Porquê esta tão longa procura da ancestralidade de "Frequência"? Primeiro, porque o principal interesse do filme consiste na capacidade de erguer um argumento bem carpinteirado. Depois, porque todo o filme joga com o reconhecimento de situações (talvez devêssemos dizer citações) cinematográficas fortes.

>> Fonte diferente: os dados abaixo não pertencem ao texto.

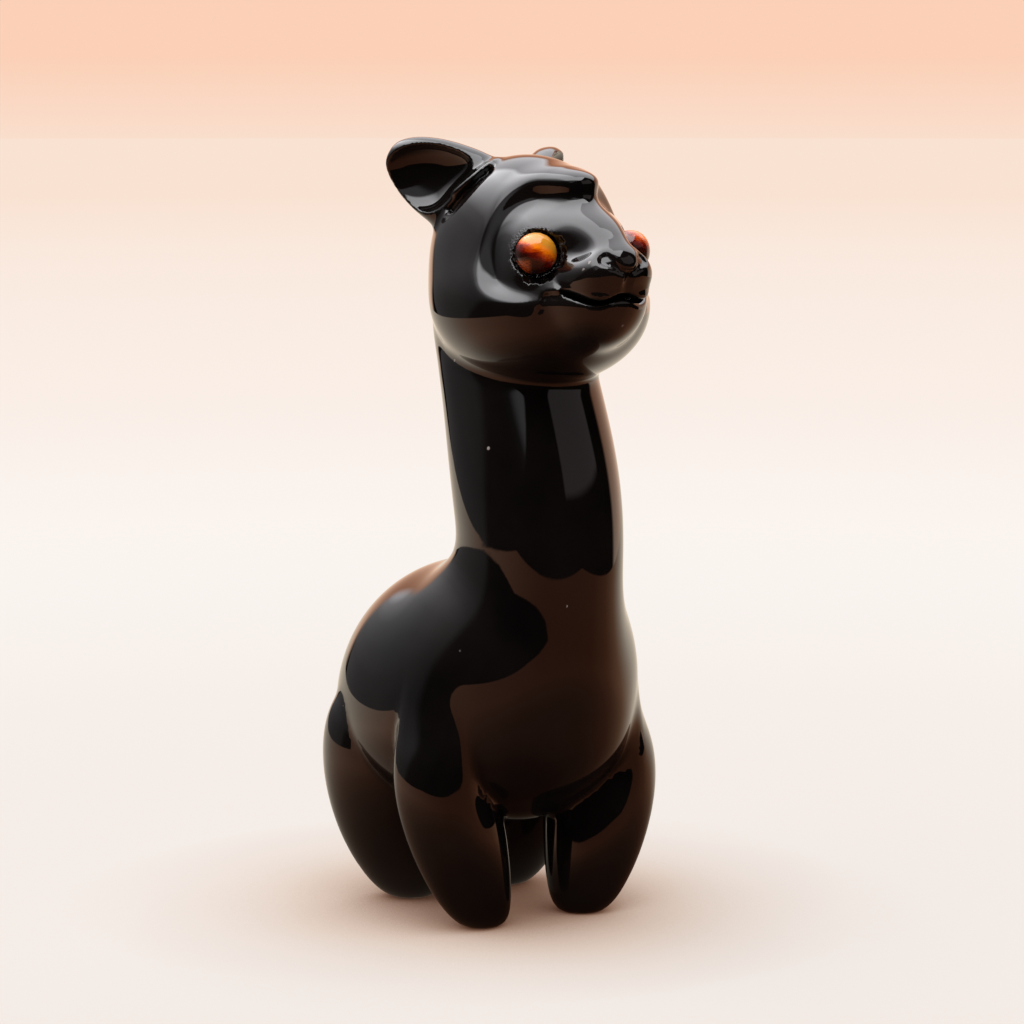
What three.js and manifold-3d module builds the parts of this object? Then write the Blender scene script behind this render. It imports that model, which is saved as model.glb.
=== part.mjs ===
// A small llama carved from one piece of black obsidian and polished all over, with two domed stone eyes
// let into drilled sockets. Millimetres, +Z up. The llama faces -Y and its own left side is at +X.
import * as THREE from "three";
import { mergeVertices } from "three/addons/utils/BufferGeometryUtils.js";
import Module from "manifold-3d";

// Overall sizes
const HEIGHT = 78.6; // floor to the top of the ears
const BODY_LENGTH = 35;
const BODY_WIDTH = 28.5;
const BACK_HEIGHT = 35.9;
const BELLY_HEIGHT = 9.25;
const GIRTH_HEIGHT = 20.4; // height at which the body is widest
const LEG_HEIGHT = 20.3; // floor to where a leg runs out inside the body

// Legs: each leans out from a small rounded foot to a broad hip
const STANCE_WIDTH = 11.6; // between the middles of the left and the right sole
const FRONT_STANCE = 7.2; // how far the front soles stand in front of the middle
const BACK_STANCE = 7.5;
const FOOT_RADIUS = 2.55;
const SOLE_ROUNDING = 3;
const SHOULDER_RADIUS = 5.95;
const THIGH_RADIUS = 7.6;
const LEG_SPLAY = 3.7; // how much further out the shoulder is than the foot

// Neck and head
const NECK_WIDTH = 15.6;
const NECK_DEPTH = 18.2;
const HEAD_HEIGHT = 21.4; // crown to the underside of the jaw
const HEAD_REACH = 7.8; // how far the middle of the head is in front of the middle of the feet
const CROWN_DROP = 1.7; // the crown below the top of the ears
const EAR_SPREAD = 9.8; // between the roots of the ears, which sets the width over both ears
const LEFT_EAR = 0.82; // size of the left ear, as a share of the right one

// Eyes: round domed stones with a flat back, each loose in its socket by a gap all round
const EYE_DIAMETER = 4;
const EYE_DOME = 1.7;
const EYE_GIRDLE = 0.9; // straight part of the stone, let into the socket
const EYE_PROUD = 0.1; // the straight part ends this much above the face
const EYE_GAP = 0.3;
const EYE_BEARING = 30; // degrees out from straight ahead, seen from above
const EYE_LIFT = 3; // degrees up from level
const SOCKET_FLARE = 0.6; // width of the bevel at the socket's mouth

// Fineness of the faceted surfaces
const BODY_STEP = 2.35;
const HEAD_STEP = 1.08;
const EYE_SEGMENTS = 24;
const DOME_RINGS = 6;
const MERGE_DISTANCE = 1e-5;
const TINY = 1e-6;
const FILL_DEPTH = 0.05; // depth given to a lattice point that is turned into stone

// The trunk's forms have a middle and half sizes across, along and up.
const TRUNK_DEPTH = BACK_HEIGHT - BELLY_HEIGHT;
const BARREL = {
  middle: [0, 0.0787 * BODY_LENGTH, GIRTH_HEIGHT],
  half: [BODY_WIDTH / 2, BODY_LENGTH / 2],
  below: GIRTH_HEIGHT - BELLY_HEIGHT,
  above: BACK_HEIGHT - GIRTH_HEIGHT,
  turn: 4.9, // height over which the lower half becomes the upper one
};
const CHEST = {
  middle: [0, -0.127 * BODY_LENGTH, BELLY_HEIGHT + 0.608 * TRUNK_DEPTH],
  half: [0.423 * BODY_WIDTH, 0.326 * BODY_LENGTH, 0.484 * TRUNK_DEPTH],
};
const BRISKET = {
  middle: [0, -0.128 * BODY_LENGTH, BELLY_HEIGHT + 0.158 * TRUNK_DEPTH],
  half: [0.189 * BODY_WIDTH, 0.141 * BODY_LENGTH, 0.135 * TRUNK_DEPTH],
};
const TRUNK_ROUNDING = { chest: 4, brisket: 2 };

// A leg's section is a slightly oval round that grows from the foot to the hip. Its rounding into the body
// goes from the first value on its inner side to the second one where it faces outwards.
const LEG = {
  turn: 31, // degrees that the oval is turned outwards
  long: 1.06,
  short: 0.96,
  leanHeight: 0.805 * LEG_HEIGHT,
  soleCut: 0.3, // how far the rounded sole is carried below the ground, which then cuts it flat
  merge: [0.2, 0.85], // how squarely a place faces outwards where the rounding changes
};
const FRONT_LEG = {
  stance: -FRONT_STANCE,
  splay: LEG_SPLAY,
  drawnIn: 0.25, // share of the stance by which the hip is nearer the middle than the foot
  radius: SHOULDER_RADIUS,
  growth: 0.3 * LEG_HEIGHT, // height in which most of the growth is done
  top: 0.962 * LEG_HEIGHT,
  topRounding: 13,
  rounding: [1.2, 8],
  outwards: [0.8, -0.6],
};
const BACK_LEG = {
  stance: BACK_STANCE,
  splay: 0.568 * LEG_SPLAY,
  drawnIn: -0.03,
  radius: THIGH_RADIUS,
  growth: 0.304 * LEG_HEIGHT,
  top: 1.266 * LEG_HEIGHT,
  topRounding: 19,
  rounding: [0.6, 0.6],
  outwards: [1, 0],
};

const CROWN = HEIGHT - CROWN_DROP;
const JAW_BOTTOM = CROWN - HEAD_HEIGHT;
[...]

Partindo do passado, da história de um bombeiro e da sua relação familiar com a mulher e com o filho, entramos para um "flash-forward" e apreendemos, por meio de elipses sucessivas e sugestões de recortes de jornais, que o bombeiro morreu por via de uma má escolha de percursos, ao salvar uma das suas vítimas. Entretanto, o filho, agora polícia, que cresceu com o mito da ausência do pai, rádio-amador, encontra o seu velho rádio e opera o "milagre": fala com o pai e consegue avisá-lo do perigo que "correu", salvando-o da morte. Só que esta "salvação" no passado vem baralhar todos os dados: como a mãe não vai velar o marido morto, torna-se ela mesma vítima de um "serial killer", cuja história o filho-polícia investiga no presente, devido à descoberta do esqueleto de mais uma das suas vítimas.

Confusos? Nada que a correcta narrativa fílmica de "Frequência" não possa resolver. O filme coloca todas as peças do "puzzle" no seu lugar e possibilita um agradável exercício de mistério, algures entre "Twilight Zone" e "Back to the Future", com a tensão do "thriller" policial, que passou pelas bandas das melhores séries televisivas das décadas de 80 e 90.

Dennis Quaid dá à figura do pai uma secura e uma espessura raras, Jim Caviezel (lembram-se dele, fabuloso, em "A Barreira Invisível"?) confere ao filho a fragilidade necessária e uma perturbante duplicidade, hesitando entre a fidelidade à memória e uma sanidade mental mantida a custo.

Por estes vectores, passa o melhor do filme, sempre febril e delirante, demasiado realista na pormenorização para se afundar num divertimento fácil, demasiado empenhado na tresloucada tentativa de misturar temporalidades, questionando-as, para se transformar num teledrama. Arrepiante, por exemplo, é a sequência em que o pai coloca a prova, que poderá incriminar o assassino, num esconderijo improvável, para que o filho a recolha, quase em "raccord" perfeito, 30 anos depois. Igualmente curiosa é a cena que muda toda a acção, a da repetição do incêndio.

As outras personagens, incluindo a da mãe e a do amigo de infância, que estabelece o contraponto com o protagonista, resultam mais frágeis. Porém, aquilo em que o filme fraqueja, de forma quase catastrófica, é no tenebroso "happy ending", com que destrói muito do que de inteligente fora construindo. Aquele "barbecue" pateta, com a reunião familiar e uma pitada de beisebol, nem sequer procura socorrer-se dos bons artifícios do melodramático. Limita-se a ser esquemático, rápido e básico, como se tivesse vergonha, e deixa-nos boquiabertos e desarmados.

Um filme com pressupostos (e execução) tão interessantes, com um final feliz patético, a martelo, é forte pena.